>> start Extracted information
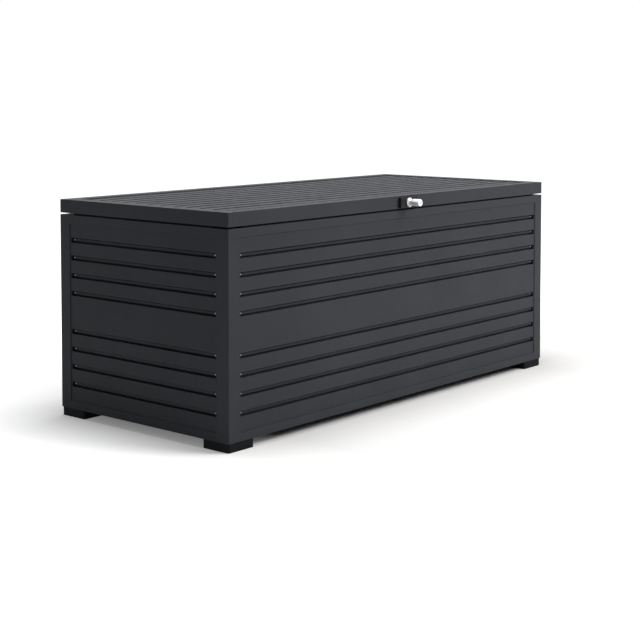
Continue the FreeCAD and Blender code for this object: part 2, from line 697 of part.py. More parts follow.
def lock():
    """Lock in the middle of the lid's front. Its own +Z points out of the front and its
    own Y up. The knob turns the spindle, and the spindle the hooked cam behind the lid."""
    upright = [(X_AXIS, QUARTER)]
    housing = place(new_body("lock_housing", upright), "0", LOCK_Y, LOCK_Z)
    half, rise = "lock_width / 2", "lock_height / 2"
    bend_x, bend_y = "(lock_width / 2 - lock_radius)", "(lock_height / 2 - lock_radius)"
    outline(
        sketch_on(housing),
        (f"-{bend_x}", f"-{rise}"),
        (bend_x, f"-{rise}", bend_x, f"-{bend_y}", "lock_radius"),
        (half, f"-{bend_y}"),
        (half, bend_y, bend_x, bend_y, "lock_radius"),
        (bend_x, rise),
        (f"-{bend_x}", rise, f"-{bend_x}", bend_y, "lock_radius"),
        (f"-{half}", bend_y),
        (f"-{half}", f"-{bend_y}", f"-{bend_x}", f"-{bend_y}", "lock_radius"),
    )
    pad(housing.Group[-1], "lock_depth")
    pad(circle(sketch_on(housing), "0", "0", "barrel_radius"), "frame_width", back=True)
    bore = circle(sketch_on(housing), "0", "0", "spindle_radius + pin_clearance")
    pocket(bore, "3 * frame_width", both=True)

    ring = place(new_body("lock_ring", upright), "0", f"{LOCK_Y} - lock_depth", LOCK_Z)
    band = circle(sketch_on(ring), "0", "0", "ring_radius")
    circle(band, "0", "0", "ring_radius - ring_wall")
    pad(band, "ring_height")

    knob = place(new_body("lock_knob", upright), "0", f"{LOCK_Y} - lock_depth", LOCK_Z)
    foot, end = "side_clearance", "(side_clearance + knob_length)"
    shoulder = f"{foot} + waist_length"
    outline(
        sketch_on(knob, "XZ_Plane"),
        ("0", foot),
        ("knob_waist", foot),
        ("knob_waist", shoulder),
        ("knob_radius", shoulder),
        ("knob_radius", f"{end} - knob_chamfer"),
        ("knob_radius - knob_chamfer", end),
        ("0", end),
    )
    revolve(knob.Group[-1])

    spindle = place(new_body("lock_spindle", upright), "0", LOCK_Y, LOCK_Z)
    shaft = sketch_on(spindle, offset="lock_depth + side_clearance")
    circle(shaft, "0", "0", "spindle_radius")
    pad(shaft, f"lock_depth + side_clearance + {CAM_FRONT} + cam_wall", back=True)
    nut = sketch_on(spindle, offset=f"-{CAM_FRONT} - cam_wall")
    hexagon(nut, "nut_width")
    pad(nut, "nut_height", back=True)

    cam = place(new_body("lock_cam", upright), "0", LOCK_Y, LOCK_Z)
    arm = sketch_on(cam, offset=f"-{CAM_FRONT}")
    side = "cam_width / 2"
    outline(
        arm,
        ("0", f"-{side}"),
        ("cam_reach - cam_width", f"-{side}"),
        ("cam_reach - cam_width", "-hook_length"),
        ("cam_reach", "-hook_length"),
        ("cam_reach", side),
        ("0", side),
        ("-cam_width", side),
        ("-cam_width", f"-{side}"),
    )
    circle(arm, "0", "0", "spindle_radius")
    pad(arm, "cam_wall", back=True)

    keeper = place(new_body("lock_keeper"), "0", "-(box_depth / 2 - frame_width)", LOCK_Z)
    lip_top = "(cam_width - cam_reach + side_clearance + keeper_wall)"
    lip = sketch_on(keeper, "YZ_Plane", offset="-cam_width / 2 - side_clearance")
    rectangle(lip, "0", f"{lip_top} - keeper_wall", "keeper_lip", lip_top)
    pad(lip, "hook_length + keeper_width", back=True)
    plate = sketch_on(keeper, "YZ_Plane", offset="-hook_length - 2 * side_clearance")
    rectangle(plate, "0", f"{lip_top} - keeper_height", "keeper_wall", lip_top)
    pad(plate, "keeper_width", back=True)


def seal():
    """Rubber strips on the top rails, which the closed lid comes down on. The back has
    none, so the box is aired there."""
    body = place(new_body("lid_seal"), z=CASE_TOP)
    sketch = sketch_on(body)
    outer_x, outer_y = "(box_width / 2 - seal_inset)", "(box_depth / 2 - seal_inset)"
    low = f"(seal_width - {outer_y})"
    rectangle(sketch, f"-{outer_x}", f"-{outer_y}", outer_x, low)
    ends = (f"-{outer_x}", f"seal_width - {outer_x}"), (f"{outer_x} - seal_width", outer_x)
    for left, right in ends:
        rectangle(sketch, left, f"{low} + side_clearance", right, outer_y)
    pad(sketch, "lid_gap - side_clearance / 2")


case_frame()
side_panels()
floor()
feet()
lid_frame()
lid_panel()
lid_braces()
hinges()
struts()
lock()
seal()
doc.recompute()

for item in doc.Objects:
    if "Invalid" in item.State or "Error" in item.State:
        raise RuntimeError(f"{item.Label} failed: {item.State}")
os.makedirs("parts", exist_ok=True)
for body in parts:
    if body.Shape.isNull() or not body.Shape.isValid():
        raise RuntimeError(f"{body.Label} has no valid shape")
    body.Shape.exportStep(f"parts/{body.Label}.step")
    box = body.Shape.BoundBox
    corners = (box.XMin, box.YMin, box.ZMin, box.XMax, box.YMax, box.ZMax)
    print(body.Label, len(body.Shape.Solids), [round(v, 1) for v in corners])
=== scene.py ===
"""Looks of the outdoor cushion storage box: powder coated frame and grooved panels,
moulded feet, chrome lock, gas struts and hinges, on a white studio floor.

Metres, in the frame of the CAD model.
"""

import json
import math

import bmesh
import bpy
from mathutils import Matrix, Vector


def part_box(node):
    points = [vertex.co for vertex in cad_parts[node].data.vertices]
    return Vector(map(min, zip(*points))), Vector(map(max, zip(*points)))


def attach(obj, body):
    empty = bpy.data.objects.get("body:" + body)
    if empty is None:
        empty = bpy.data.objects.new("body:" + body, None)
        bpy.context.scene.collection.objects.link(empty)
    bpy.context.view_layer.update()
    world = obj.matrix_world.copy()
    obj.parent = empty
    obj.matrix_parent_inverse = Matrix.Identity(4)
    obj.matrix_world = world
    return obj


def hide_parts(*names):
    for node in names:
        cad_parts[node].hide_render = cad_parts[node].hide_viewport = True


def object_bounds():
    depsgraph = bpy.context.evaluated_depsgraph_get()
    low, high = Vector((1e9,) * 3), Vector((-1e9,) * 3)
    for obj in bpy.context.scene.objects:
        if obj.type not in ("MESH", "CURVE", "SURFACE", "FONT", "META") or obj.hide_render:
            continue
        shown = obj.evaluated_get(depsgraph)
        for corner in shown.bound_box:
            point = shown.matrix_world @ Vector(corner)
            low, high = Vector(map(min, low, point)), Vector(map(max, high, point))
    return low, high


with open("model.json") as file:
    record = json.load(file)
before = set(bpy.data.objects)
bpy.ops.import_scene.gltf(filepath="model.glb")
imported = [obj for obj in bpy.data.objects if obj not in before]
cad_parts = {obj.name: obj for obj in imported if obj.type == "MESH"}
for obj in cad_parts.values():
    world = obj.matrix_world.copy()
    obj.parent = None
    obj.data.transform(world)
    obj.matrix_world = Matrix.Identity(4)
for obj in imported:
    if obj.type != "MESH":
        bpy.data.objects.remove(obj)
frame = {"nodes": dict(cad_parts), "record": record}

cad_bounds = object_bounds()
MM = 0.001

body_of_node = {
    node: body
    for body, group in frame["record"]["behaviour"]["bodies"].items()
    for node in group
}
slot_of_node = {row["node"]: row["material_slot"] for row in frame["record"]["subparts"]}
pivot_of = {row["name"]: row["pos_m"] for row in frame["record"]["behaviour"]["joints"]}

# Materials

# Most values of a noise pattern lie in this range.
PATTERN_RANGE = (0.3, 0.7)


def mapped(tree, source, start, end, low, high):
    """A value that runs from low to high while source runs from start to end."""
    node = tree.nodes.new("ShaderNodeMapRange")
    limits = {"From Min": start, "From Max": end, "To Min": low, "To Max": high}
    for key, value in limits.items():
        node.inputs[key].default_value = value
    tree.links.new(source, node.inputs["Value"])
    return node.outputs["Result"]


class Shader:
    """A node material around one Principled shader."""

    def __init__(self, name, colour, roughness, metallic=0.0, specular=0.5):
        self.material = bpy.data.materials.new(name)
        self.material.use_nodes = True
        self.tree = self.material.node_tree
        self.shader = self.tree.nodes["Principled BSDF"]
        self.shader.inputs["Base Color"].default_value = (*colour, 1)
        self.shader.inputs["Roughness"].default_value = roughness
        self.shader.inputs["Metallic"].default_value = metallic
        self.shader.inputs["Specular IOR Level"].default_value = specular
        self.place = self.add("ShaderNodeTexCoord").outputs["Object"]
        self.normal = None

    def add(self, kind):
        return self.tree.nodes.new(kind)

    def link(self, source, target):
        self.tree.links.new(source, target)

    def noise(self, size, detail=3.0, stretch=(1, 1, 1)):
        """Noise whose grains are about size metres across."""
        scaled = self.add("ShaderNodeMapping")
        scaled.inputs["Scale"].default_value = stretch
        self.link(self.place, scaled.inputs["Vector"])
        noise = self.add("ShaderNodeTexNoise")
        noise.inputs["Scale"].default_value = 1 / size
        noise.inputs["Detail"].default_value = detail
        self.link(scaled.outputs["Vector"], noise.inputs["Vector"])
        return noise.outputs["Fac"]

    def bump(self, source, height):
        """Adds relief of the given height in metres."""
        bump = self.add("ShaderNodeBump")
        bump.inputs["Strength"].default_value = 1.0
        bump.inputs["Distance"].default_value = height
        self.link(source, bump.inputs["Height"])
        if self.normal:
            self.link(self.normal, bump.inputs["Normal"])
        self.normal = bump.outputs["Normal"]
        self.link(self.normal, self.shader.inputs["Normal"])
        return self

    def tones(self, source, dark, light):
        """Base colour between two tones, by a pattern."""
        ramp = self.add("ShaderNodeValToRGB")
        ramp.color_ramp.elements[0].position = PATTERN_RANGE[0]
        ramp.color_ramp.elements[1].position = PATTERN_RANGE[1]
        ramp.color_ramp.elements[0].color = (*dark, 1)
        ramp.color_ramp.elements[1].color = (*light, 1)
        self.link(source, ramp.inputs["Fac"])
        self.link(ramp.outputs["Color"], self.shader.inputs["Base Color"])
        return self

    def gloss(self, source, low, high):
        """Roughness from low to high, by a pattern."""
        roughness = mapped(self.tree, source, *PATTERN_RANGE, low, high)
        self.link(roughness, self.shader.inputs["Roughness"])
        return self


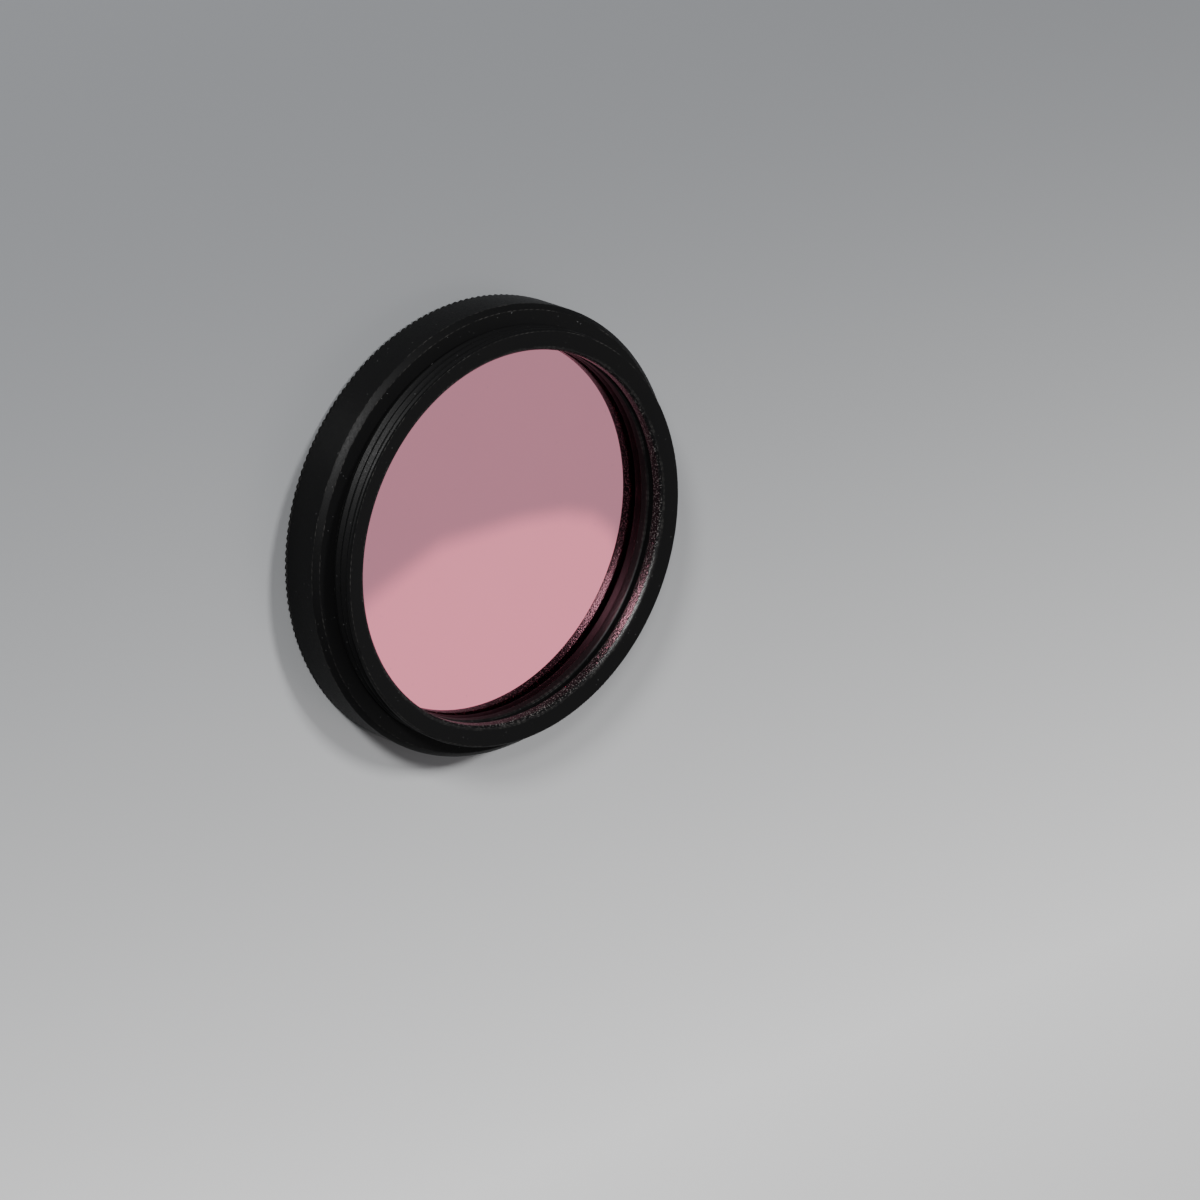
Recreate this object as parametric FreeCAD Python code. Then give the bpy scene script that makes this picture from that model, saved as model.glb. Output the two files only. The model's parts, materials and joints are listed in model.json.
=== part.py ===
import FreeCAD, Part
import math
import os

from FreeCAD import Vector

# A round screw-in optical filter for a 1.25 inch eyepiece barrel, lying on its rear face.
# The axis is Z, the rear face is at z = 0 and the threaded collar points up.
# All lengths are in millimetres.

# Diameters step outward and inward from the filter thread by these widths.
# The thread has a pitch of 0.6 and is left as a plain cylinder at its full diameter.
thread_diameter = 28.5
thread_clearance = 0.05
flange_wall = 1.24
step_width = 0.75
pocket_step = 0.15
glass_side_clearance = 0.1
lip_width = 0.48
ring_width = 0.8

# Heights of the cell's flange and collar, and how far the mouth and the glass lie below its rim
flange_height = 3.38
collar_height = 1.88
mouth_below_front = 0.2
glass_below_front = 2.26

# Edges of the flange, and the fine straight knurl on its rear rim
knurl_teeth = 196
knurl_depth = 0.14
knurl_below_band = 0.02
knurl_height = 0.3
front_chamfer = 0.36
rear_chamfer = 0.1
rear_mouth_chamfer = 0.2

# Collar edge and the thread's run-out groove
collar_edge_break = 0.1
runout_width = 0.25
runout_depth = 0.25

# Front bore, with a turned groove that stops stray light
mouth_chamfer = 0.17
groove_below_front = 1.06
groove_width = 0.53
groove_depth = 0.5
groove_lower_chamfer = 0.08

# Glass disc and the threaded retaining ring behind it, with two notches for a spanner
glass_thickness = 1.1
glass_bevel = 0.12
glass_out_of_pocket = 0.1
ring_thickness = 0.7
ring_below_step = 0.05
ring_edge_break = 0.1
notch_count = 2
notch_width = 1.2
notch_depth = 0.45

# Radii worked out from the sizes above
thread_radius = thread_diameter / 2
rear_bore_radius = thread_radius + thread_clearance
flange_radius = rear_bore_radius + flange_wall
knurl_crest_radius = flange_radius - knurl_below_band
knurl_root_radius = knurl_crest_radius - knurl_depth
ring_seat_radius = rear_bore_radius - step_width
ring_radius = ring_seat_radius - thread_clearance
ring_bore_radius = ring_radius - ring_width
pocket_radius = ring_seat_radius - pocket_step
glass_radius = pocket_radius - glass_side_clearance
aperture_radius = glass_radius - lip_width

# Heights worked out from the sizes above
knurl_top_z = rear_chamfer + knurl_height
band_top_z = flange_height - front_chamfer
front_z = flange_height + collar_height
mouth_z = front_z - mouth_below_front
lip_z = front_z - glass_below_front
glass_rear_z = lip_z - glass_thickness
pocket_floor_z = glass_rear_z + glass_out_of_pocket
ring_rear_z = glass_rear_z - ring_thickness
rear_thread_end_z = ring_rear_z - ring_below_step
groove_top_z = front_z - groove_below_front
groove_floor_z = groove_top_z - groove_width


def turned(profile):
    """Turn a closed outline of (radius, height) points around Z."""
    corners = [Vector(radius, 0, height) for radius, height in profile]
    outline = Part.makePolygon(corners + corners[:1])
    return Part.Face(outline).revolve(Vector(0, 0, 0), Vector(0, 0, 1), 360)


def knurled_rim():
    """Straight-knurled rim at the rear of the flange, with V-shaped teeth."""
    pitch = 2 * math.pi / knurl_teeth
    corners = []
    for tooth in range(knurl_teeth):
        for radius, angle in (
            (knurl_crest_radius, tooth * pitch),
            (knurl_root_radius, (tooth + 0.5) * pitch),
        ):
            corners.append(Vector(radius * math.cos(angle), radius * math.sin(angle), rear_chamfer))
    outline = Part.makePolygon(corners + corners[:1])
    return Part.Face(outline).extrude(Vector(0, 0, knurl_height))


def flange():
    """Flange with a plain band, a chamfer in front and the knurled rim behind."""
    rear_edge = turned([
        (0, 0),
        (knurl_root_radius - rear_chamfer, 0),
        (knurl_root_radius, rear_chamfer),
        (0, rear_chamfer),
    ])
    band = turned([
        (0, knurl_top_z),
        (flange_radius, knurl_top_z),
        (flange_radius, band_top_z),
        (flange_radius - front_chamfer, flange_height),
        (0, flange_height),
    ])
    return knurled_rim().fuse([rear_edge, band])


def collar():
    """Threaded collar with a run-out groove at its root and a slightly dished front face."""
    return turned([
        (0, flange_height),
        (thread_radius - runout_depth, flange_height),
        (thread_radius - runout_depth, flange_height + runout_width),
        (thread_radius, flange_height + runout_width),
        (thread_radius, front_z - collar_edge_break),
        (thread_radius - collar_edge_break, front_z),
        (aperture_radius + mouth_chamfer, mouth_z),
        (0, mouth_z),
    ])


def light_path():
    """All that is bored out of the cell: front bore, glass pocket, ring thread and rear thread."""
    groove_radius = aperture_radius + groove_depth
    return turned([
        (0, 0),
        (rear_bore_radius + rear_mouth_chamfer, 0),
        (rear_bore_radius, rear_mouth_chamfer),
        (rear_bore_radius, rear_thread_end_z),
        (ring_seat_radius, rear_thread_end_z),
        (ring_seat_radius, pocket_floor_z),
        (pocket_radius, pocket_floor_z),
        (pocket_radius, lip_z),
        (aperture_radius, lip_z),
        (aperture_radius, groove_floor_z - groove_lower_chamfer),
        (aperture_radius + groove_lower_chamfer, groove_floor_z),
        (groove_radius, groove_floor_z),
        (groove_radius, groove_top_z),
        (aperture_radius, groove_top_z),
        (aperture_radius, mouth_z - mouth_chamfer),
        (aperture_radius + mouth_chamfer, mouth_z),
        (0, mouth_z),
    ])


def filter_cell():
    """The one-piece metal cell."""
    return flange().fuse(collar()).cut(light_path()).removeSplitter()


def filter_glass():
    """Glass disc with bevelled edges, seated against the cell's lip."""
    return turned([
        (0, glass_rear_z),
        (glass_radius - glass_bevel, glass_rear_z),
        (glass_radius, glass_rear_z + glass_bevel),
        (glass_radius, lip_z - glass_bevel),
        (glass_radius - glass_bevel, lip_z),
        (0, lip_z),
    ])


def retaining_ring():
    """Threaded ring screwed in from the rear against the glass, notched on its rear face."""
    body = turned([
        (ring_bore_radius + ring_edge_break, ring_rear_z),
        (ring_radius - ring_edge_break, ring_rear_z),
        (ring_radius, ring_rear_z + ring_edge_break),
        (ring_radius, glass_rear_z),
        (ring_bore_radius, glass_rear_z),
        (ring_bore_radius, ring_rear_z + ring_edge_break),
    ])
    corner = Vector(0, -notch_width / 2, ring_rear_z)
    for number in range(notch_count):
        notch = Part.makeBox(ring_radius, notch_width, notch_depth, corner)
        notch.rotate(Vector(0, 0, 0), Vector(0, 0, 1), 360 * number / notch_count)
        body = body.cut(notch)
    return body


def main():
    os.makedirs("parts", exist_ok=True)
    for name, make in (
        ("filter_cell", filter_cell),
        ("filter_glass", filter_glass),
        ("retaining_ring", retaining_ring),
    ):
        shape = make()
        shape.exportStep(f"parts/{name}.step")
        box = shape.BoundBox
        print(
            f"{name}: {len(shape.Solids)} solid, {shape.Volume:.2f} mm3, "
            f"z {box.ZMin:.2f} to {box.ZMax:.2f}, width {box.XLength:.2f}, valid {shape.isValid()}"
        )


main()
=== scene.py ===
import json
import math
import bpy
from mathutils import Matrix, Vector


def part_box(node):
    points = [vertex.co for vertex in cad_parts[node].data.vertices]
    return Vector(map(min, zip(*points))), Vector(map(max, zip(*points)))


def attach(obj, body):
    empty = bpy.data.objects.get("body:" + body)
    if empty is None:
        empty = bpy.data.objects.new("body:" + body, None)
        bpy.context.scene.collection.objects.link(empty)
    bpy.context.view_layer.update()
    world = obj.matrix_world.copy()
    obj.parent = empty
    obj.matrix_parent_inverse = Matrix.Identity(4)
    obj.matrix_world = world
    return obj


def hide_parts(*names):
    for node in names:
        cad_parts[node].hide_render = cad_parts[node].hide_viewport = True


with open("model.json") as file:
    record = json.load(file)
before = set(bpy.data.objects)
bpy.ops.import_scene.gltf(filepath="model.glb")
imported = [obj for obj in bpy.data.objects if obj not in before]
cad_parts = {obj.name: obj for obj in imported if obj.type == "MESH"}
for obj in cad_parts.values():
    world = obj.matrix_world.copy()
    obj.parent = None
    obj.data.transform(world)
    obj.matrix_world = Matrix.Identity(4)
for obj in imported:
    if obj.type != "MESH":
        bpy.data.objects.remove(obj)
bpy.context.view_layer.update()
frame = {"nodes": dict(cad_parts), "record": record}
mm = 0.001  # the cell's shape is written in millimetres, lights and floor in metres
noiseSpread = (0.3, 0.7)  # nearly all of a noise lies between these values
print("frame loaded:", ", ".join(sorted(frame["nodes"])))


def addObject(name, data):
    piece = bpy.data.objects.new(name, data)
    bpy.context.scene.collection.objects.link(piece)
    return piece


def storeValues(mesh, label, values):
    layer = mesh.attributes.new(label, "FLOAT", "POINT")
    layer.data.foreach_set("value", values)


# How the turned cell is cut. Outer sizes and seats come from the frame, these are the details.
cellShape = {
    "flangeHeight": 3.38,
    "frontChamfer": 0.36,
    "rearChamfer": 0.1,
    "rearMouth": 0.2,
    "teeth": 196,  # fine knurl on the rear rim
    "toothDepth": 0.14,
    "toothCrest": 0.26,  # share of a tooth's pitch that stays flat on top
    "toothBelowBand": 0.02,
    "toothLean": 0.5,  # how far the teeth lean back at their rear end
    "rimHeight": 0.3,
    "rimStep": 0.03,
    "rimWear": 0.5,  # how far the front ends of the teeth are rubbed, where 1 is a whole edge
    "threadPitch": 0.6,
    "threadDepth": 0.22,
    "threadCrest": 0.13,  # share of a turn that stays flat on the crest
    "threadRoot": 0.2,  # and in the root
    "threadRow": 0.03,  # spacing of the rows that carry the collar's thread
    "rearThreadRow": 0.048,
    "threadFade": 0.18,  # the thread runs out over this length at either end
    "threadAtFoot": 0.2,  # share of its depth that is left at its foot
    "threadAtEnd": 0.4,
    "rearThreadEdge": 0.1,  # the step behind the ring ends this much inside the rear thread
    "runoutWidth": 0.25,
    "runoutDepth": 0.25,
    "collarEdge": 0.1,
    "mouthBelowFront": 0.2,
    "mouthChamfer": 0.17,
    "apertureRadius": 12.82,
    "grooveBelowFront": 1.06,
    "grooveWidth": 0.53,
    "grooveDepth": 0.5,
    "grooveLowerChamfer": 0.08,
    "pocketGap": 0.1,
    "pocketShort": 0.1,
    "ringSeatGap": 0.05,
    "threadGrain": 0.04,  # how grainy the surface is, where 1 is the blasted front bore
    "mouthGrain": 0.6,
    "grooveGrain": 0.3,
    "grainOnFace": 0.08,  # share of the front face over which the mouth's grain fades
    "edgeRound": 0.04,  # how far each turned edge is broken
    "sharpAngle": 30,
}


def mountRadius(name):
    mounts = {m["name"]: m for m in frame["record"]["mounts"]}
    return mounts[name]["dims"]["r_mm"]


def nodeSize(node):
    low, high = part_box(node)
    return high.x / mm, low.z / mm, high.z / mm  # radius, lowest and highest height


def softCorner(before, corner, after, size):
    # three points that round a corner, no more than a third of the way along either side
    here = Vector(corner)
    points = []
    for other in (before, after):
        side = Vector(other) - here
        points.append(here + side.normalized() * min(size, side.length / 3))
    middle = (points[0] + points[1] + here * 2) / 4
    return [tuple(points[0]), tuple(middle), tuple(points[1])]


def roundedRows(rows, shape):
    # breaks the turned edges, and adds to each row how far it is rubbed, from 0 to 1
    rounded = []
    for i, (kind, radius, height, grainy) in enumerate(rows):
        before, after = rows[i - 1], rows[(i + 1) % len(rows)]
        if kind == "plain" and "rim" not in before[0] + after[0]:
            corner = softCorner(before[1:3], (radius, height), after[1:3], shape["edgeRound"])
            for (r, z), wear in zip(corner, (0, 1, 0)):
                rounded.append((kind, r, z, grainy, wear))
        else:
            wear = shape["rimWear"] if kind == "rimFront" else 0
            rounded.append((kind, radius, height, grainy, wear))
    return rounded


def threadRows(kind, radius, start, end, spacing, grainy):
    count = max(2, round(abs(end - start) / spacing))
    heights = [start + (end - start) * i / count for i in range(count + 1)]
    return [(kind, radius, height, grainy) for height in heights]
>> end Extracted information
Write out exactly the lines from the one with "- side_clearance /" through the one with "if obj.type not", including both, and no others.

--- The response ---
    pad(sketch, "lid_gap - side_clearance / 2")


case_frame()
side_panels()
floor()
feet()
lid_frame()
lid_panel()
lid_braces()
hinges()
struts()
lock()
seal()
doc.recompute()

for item in doc.Objects:
    if "Invalid" in item.State or "Error" in item.State:
        raise RuntimeError(f"{item.Label} failed: {item.State}")
os.makedirs("parts", exist_ok=True)
for body in parts:
    if body.Shape.isNull() or not body.Shape.isValid():
        raise RuntimeError(f"{body.Label} has no valid shape")
    body.Shape.exportStep(f"parts/{body.Label}.step")
    box = body.Shape.BoundBox
    corners = (box.XMin, box.YMin, box.ZMin, box.XMax, box.YMax, box.ZMax)
    print(body.Label, len(body.Shape.Solids), [round(v, 1) for v in corners])
=== scene.py ===
"""Looks of the outdoor cushion storage box: powder coated frame and grooved panels,
moulded feet, chrome lock, gas struts and hinges, on a white studio floor.

Metres, in the frame of the CAD model.
"""

import json
import math

import bmesh
import bpy
from mathutils import Matrix, Vector


def part_box(node):
    points = [vertex.co for vertex in cad_parts[node].data.vertices]
    return Vector(map(min, zip(*points))), Vector(map(max, zip(*points)))


def attach(obj, body):
    empty = bpy.data.objects.get("body:" + body)
    if empty is None:
        empty = bpy.data.objects.new("body:" + body, None)
        bpy.context.scene.collection.objects.link(empty)
    bpy.context.view_layer.update()
    world = obj.matrix_world.copy()
    obj.parent = empty
    obj.matrix_parent_inverse = Matrix.Identity(4)
    obj.matrix_world = world
    return obj


def hide_parts(*names):
    for node in names:
        cad_parts[node].hide_render = cad_parts[node].hide_viewport = True


def object_bounds():
    depsgraph = bpy.context.evaluated_depsgraph_get()
    low, high = Vector((1e9,) * 3), Vector((-1e9,) * 3)
    for obj in bpy.context.scene.objects:
        if obj.type not in ("MESH", "CURVE", "SURFACE", "FONT", "META") or obj.hide_render:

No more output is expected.